◆ **Brief**: Output the lines below exactly, please, from the first line until the line with "const carvedFruit = join(cut(fruitBody, split), ...seeds);", counting both.

◆ **Collected data**:

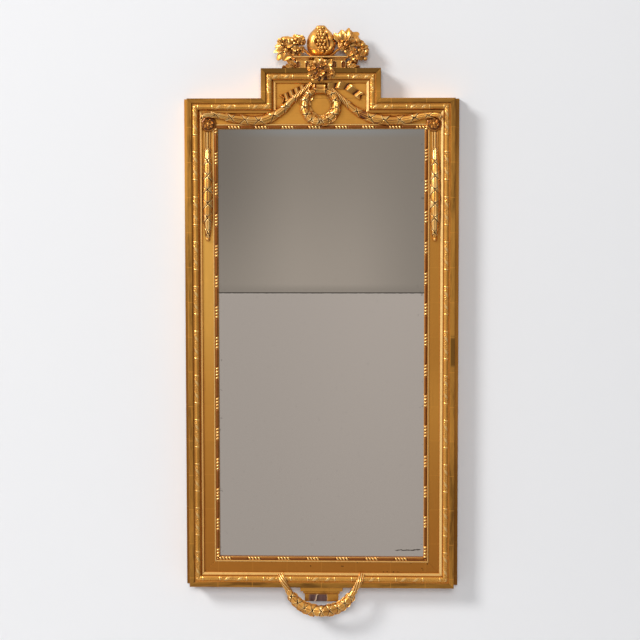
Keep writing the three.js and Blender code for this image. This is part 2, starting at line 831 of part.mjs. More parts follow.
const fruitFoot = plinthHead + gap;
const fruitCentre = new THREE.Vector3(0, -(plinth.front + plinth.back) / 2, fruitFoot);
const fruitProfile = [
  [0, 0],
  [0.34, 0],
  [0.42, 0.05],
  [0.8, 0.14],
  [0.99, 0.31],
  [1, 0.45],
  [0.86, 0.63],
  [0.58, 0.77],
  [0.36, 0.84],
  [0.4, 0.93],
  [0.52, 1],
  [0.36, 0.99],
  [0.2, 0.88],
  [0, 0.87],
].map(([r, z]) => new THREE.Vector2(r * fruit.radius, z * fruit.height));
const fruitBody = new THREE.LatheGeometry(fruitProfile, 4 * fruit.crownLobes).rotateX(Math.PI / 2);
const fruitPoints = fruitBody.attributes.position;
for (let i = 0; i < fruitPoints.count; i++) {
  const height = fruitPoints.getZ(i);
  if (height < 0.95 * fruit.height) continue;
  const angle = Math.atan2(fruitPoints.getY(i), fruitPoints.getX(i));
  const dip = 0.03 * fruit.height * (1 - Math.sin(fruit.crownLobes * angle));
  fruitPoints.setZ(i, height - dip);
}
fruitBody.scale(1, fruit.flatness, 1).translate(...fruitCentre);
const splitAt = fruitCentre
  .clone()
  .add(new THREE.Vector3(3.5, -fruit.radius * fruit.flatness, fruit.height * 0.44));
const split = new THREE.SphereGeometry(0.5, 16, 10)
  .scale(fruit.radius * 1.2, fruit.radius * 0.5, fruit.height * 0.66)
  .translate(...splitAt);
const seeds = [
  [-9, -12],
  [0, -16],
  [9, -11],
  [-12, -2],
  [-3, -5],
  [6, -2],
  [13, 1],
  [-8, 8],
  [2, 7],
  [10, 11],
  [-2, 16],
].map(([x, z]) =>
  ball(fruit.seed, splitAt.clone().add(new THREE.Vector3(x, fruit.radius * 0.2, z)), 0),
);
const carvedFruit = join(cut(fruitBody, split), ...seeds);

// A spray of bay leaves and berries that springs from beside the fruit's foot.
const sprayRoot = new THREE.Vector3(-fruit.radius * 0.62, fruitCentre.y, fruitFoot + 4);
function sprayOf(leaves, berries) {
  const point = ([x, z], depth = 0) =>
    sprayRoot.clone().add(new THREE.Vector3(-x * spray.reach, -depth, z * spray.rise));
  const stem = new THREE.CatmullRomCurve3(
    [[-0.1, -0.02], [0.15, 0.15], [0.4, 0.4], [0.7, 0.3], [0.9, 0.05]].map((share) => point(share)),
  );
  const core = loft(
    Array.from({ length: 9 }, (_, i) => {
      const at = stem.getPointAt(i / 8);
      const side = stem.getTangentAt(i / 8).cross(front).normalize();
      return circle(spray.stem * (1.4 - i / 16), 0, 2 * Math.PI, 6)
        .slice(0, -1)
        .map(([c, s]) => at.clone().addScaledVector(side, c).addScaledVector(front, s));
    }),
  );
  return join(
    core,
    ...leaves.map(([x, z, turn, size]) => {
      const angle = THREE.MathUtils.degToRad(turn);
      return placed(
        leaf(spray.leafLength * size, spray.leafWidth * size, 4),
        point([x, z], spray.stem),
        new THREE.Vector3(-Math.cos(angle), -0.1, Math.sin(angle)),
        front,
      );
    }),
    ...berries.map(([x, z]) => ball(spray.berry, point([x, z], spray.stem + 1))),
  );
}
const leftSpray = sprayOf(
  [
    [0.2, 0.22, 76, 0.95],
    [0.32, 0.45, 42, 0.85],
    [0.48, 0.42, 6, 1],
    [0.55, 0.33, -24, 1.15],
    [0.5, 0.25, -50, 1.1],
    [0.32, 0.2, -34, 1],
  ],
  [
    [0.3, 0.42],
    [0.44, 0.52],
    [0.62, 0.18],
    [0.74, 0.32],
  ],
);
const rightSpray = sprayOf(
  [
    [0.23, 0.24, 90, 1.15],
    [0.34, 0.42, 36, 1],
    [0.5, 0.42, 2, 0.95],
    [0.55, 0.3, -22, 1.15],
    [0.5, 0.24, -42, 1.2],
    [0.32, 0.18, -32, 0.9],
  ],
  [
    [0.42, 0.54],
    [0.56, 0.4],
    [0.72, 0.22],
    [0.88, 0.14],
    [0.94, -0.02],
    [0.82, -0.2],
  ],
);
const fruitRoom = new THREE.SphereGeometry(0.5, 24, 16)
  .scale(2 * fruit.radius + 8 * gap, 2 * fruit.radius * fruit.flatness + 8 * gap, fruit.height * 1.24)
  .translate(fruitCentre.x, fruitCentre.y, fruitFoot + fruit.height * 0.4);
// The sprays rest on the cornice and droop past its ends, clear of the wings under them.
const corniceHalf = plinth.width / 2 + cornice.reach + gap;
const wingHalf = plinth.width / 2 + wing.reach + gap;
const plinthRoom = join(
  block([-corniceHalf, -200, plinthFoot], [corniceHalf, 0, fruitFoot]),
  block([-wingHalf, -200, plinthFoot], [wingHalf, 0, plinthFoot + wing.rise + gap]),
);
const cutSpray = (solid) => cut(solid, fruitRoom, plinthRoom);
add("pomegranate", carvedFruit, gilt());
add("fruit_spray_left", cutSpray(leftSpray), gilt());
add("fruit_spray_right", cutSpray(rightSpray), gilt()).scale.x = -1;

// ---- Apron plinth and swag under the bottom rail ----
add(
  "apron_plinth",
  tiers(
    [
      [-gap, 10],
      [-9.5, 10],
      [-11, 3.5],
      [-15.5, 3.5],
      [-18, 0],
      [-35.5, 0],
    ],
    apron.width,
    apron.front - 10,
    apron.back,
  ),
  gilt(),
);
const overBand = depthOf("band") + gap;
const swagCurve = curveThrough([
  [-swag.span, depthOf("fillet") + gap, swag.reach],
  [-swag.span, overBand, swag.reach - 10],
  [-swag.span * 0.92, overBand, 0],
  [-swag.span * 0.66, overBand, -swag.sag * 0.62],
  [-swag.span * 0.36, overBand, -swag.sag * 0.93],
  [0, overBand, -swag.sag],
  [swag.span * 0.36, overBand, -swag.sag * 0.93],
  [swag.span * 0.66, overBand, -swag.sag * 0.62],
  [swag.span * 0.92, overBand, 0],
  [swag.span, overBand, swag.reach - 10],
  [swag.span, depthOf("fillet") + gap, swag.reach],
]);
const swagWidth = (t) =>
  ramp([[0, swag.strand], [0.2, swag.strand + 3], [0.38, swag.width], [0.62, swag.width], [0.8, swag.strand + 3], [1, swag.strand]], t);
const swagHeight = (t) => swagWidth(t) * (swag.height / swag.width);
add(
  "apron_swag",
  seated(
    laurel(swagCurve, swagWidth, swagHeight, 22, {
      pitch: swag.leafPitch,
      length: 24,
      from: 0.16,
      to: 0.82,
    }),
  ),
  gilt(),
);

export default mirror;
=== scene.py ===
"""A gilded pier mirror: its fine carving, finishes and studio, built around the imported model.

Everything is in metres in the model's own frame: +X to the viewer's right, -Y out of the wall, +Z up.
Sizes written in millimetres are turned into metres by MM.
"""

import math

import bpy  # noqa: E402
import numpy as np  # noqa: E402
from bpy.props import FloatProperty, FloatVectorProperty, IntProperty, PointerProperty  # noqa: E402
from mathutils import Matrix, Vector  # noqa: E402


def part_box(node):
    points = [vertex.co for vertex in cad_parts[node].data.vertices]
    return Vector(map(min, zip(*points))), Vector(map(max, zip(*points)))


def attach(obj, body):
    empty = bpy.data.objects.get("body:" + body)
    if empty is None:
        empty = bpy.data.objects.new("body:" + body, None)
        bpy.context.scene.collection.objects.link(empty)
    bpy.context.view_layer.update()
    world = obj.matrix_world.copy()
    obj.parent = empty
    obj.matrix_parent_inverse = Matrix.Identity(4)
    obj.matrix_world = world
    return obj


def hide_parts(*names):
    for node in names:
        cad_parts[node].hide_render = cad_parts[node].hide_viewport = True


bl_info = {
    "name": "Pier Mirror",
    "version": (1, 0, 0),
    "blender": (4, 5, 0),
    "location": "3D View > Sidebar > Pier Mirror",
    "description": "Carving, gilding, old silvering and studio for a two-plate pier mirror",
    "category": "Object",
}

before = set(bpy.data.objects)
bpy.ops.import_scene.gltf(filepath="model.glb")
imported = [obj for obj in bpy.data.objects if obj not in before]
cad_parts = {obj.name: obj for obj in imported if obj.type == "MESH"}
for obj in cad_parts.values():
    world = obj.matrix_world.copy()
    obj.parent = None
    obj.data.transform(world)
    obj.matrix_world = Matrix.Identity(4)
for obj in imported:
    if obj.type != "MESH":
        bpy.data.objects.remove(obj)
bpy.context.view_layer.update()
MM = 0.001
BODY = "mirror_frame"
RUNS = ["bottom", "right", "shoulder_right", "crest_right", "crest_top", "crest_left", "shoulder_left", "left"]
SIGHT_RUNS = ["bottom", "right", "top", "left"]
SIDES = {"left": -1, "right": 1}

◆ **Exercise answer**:
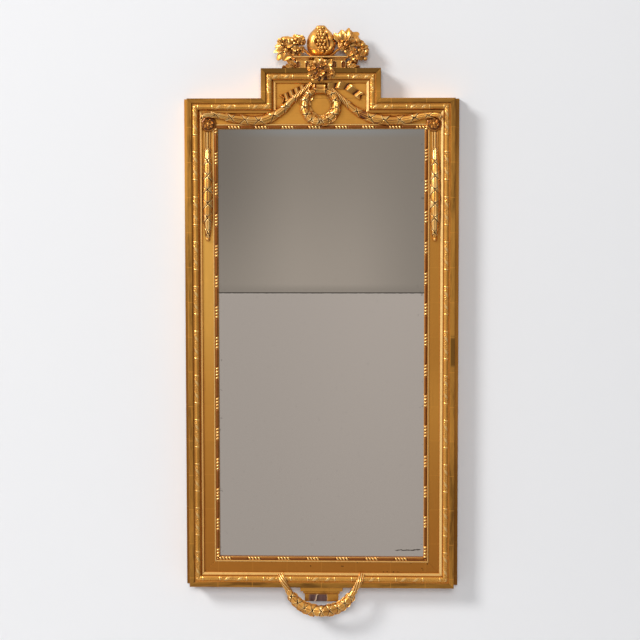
Keep writing the three.js and Blender code for this image. This is part 2, starting at line 831 of part.mjs. More parts follow.
const fruitFoot = plinthHead + gap;
const fruitCentre = new THREE.Vector3(0, -(plinth.front + plinth.back) / 2, fruitFoot);
const fruitProfile = [
  [0, 0],
  [0.34, 0],
  [0.42, 0.05],
  [0.8, 0.14],
  [0.99, 0.31],
  [1, 0.45],
  [0.86, 0.63],
  [0.58, 0.77],
  [0.36, 0.84],
  [0.4, 0.93],
  [0.52, 1],
  [0.36, 0.99],
  [0.2, 0.88],
  [0, 0.87],
].map(([r, z]) => new THREE.Vector2(r * fruit.radius, z * fruit.height));
const fruitBody = new THREE.LatheGeometry(fruitProfile, 4 * fruit.crownLobes).rotateX(Math.PI / 2);
const fruitPoints = fruitBody.attributes.position;
for (let i = 0; i < fruitPoints.count; i++) {
  const height = fruitPoints.getZ(i);
  if (height < 0.95 * fruit.height) continue;
  const angle = Math.atan2(fruitPoints.getY(i), fruitPoints.getX(i));
  const dip = 0.03 * fruit.height * (1 - Math.sin(fruit.crownLobes * angle));
  fruitPoints.setZ(i, height - dip);
}
fruitBody.scale(1, fruit.flatness, 1).translate(...fruitCentre);
const splitAt = fruitCentre
  .clone()
  .add(new THREE.Vector3(3.5, -fruit.radius * fruit.flatness, fruit.height * 0.44));
const split = new THREE.SphereGeometry(0.5, 16, 10)
  .scale(fruit.radius * 1.2, fruit.radius * 0.5, fruit.height * 0.66)
  .translate(...splitAt);
const seeds = [
  [-9, -12],
  [0, -16],
  [9, -11],
  [-12, -2],
  [-3, -5],
  [6, -2],
  [13, 1],
  [-8, 8],
  [2, 7],
  [10, 11],
  [-2, 16],
].map(([x, z]) =>
  ball(fruit.seed, splitAt.clone().add(new THREE.Vector3(x, fruit.radius * 0.2, z)), 0),
);
const carvedFruit = join(cut(fruitBody, split), ...seeds);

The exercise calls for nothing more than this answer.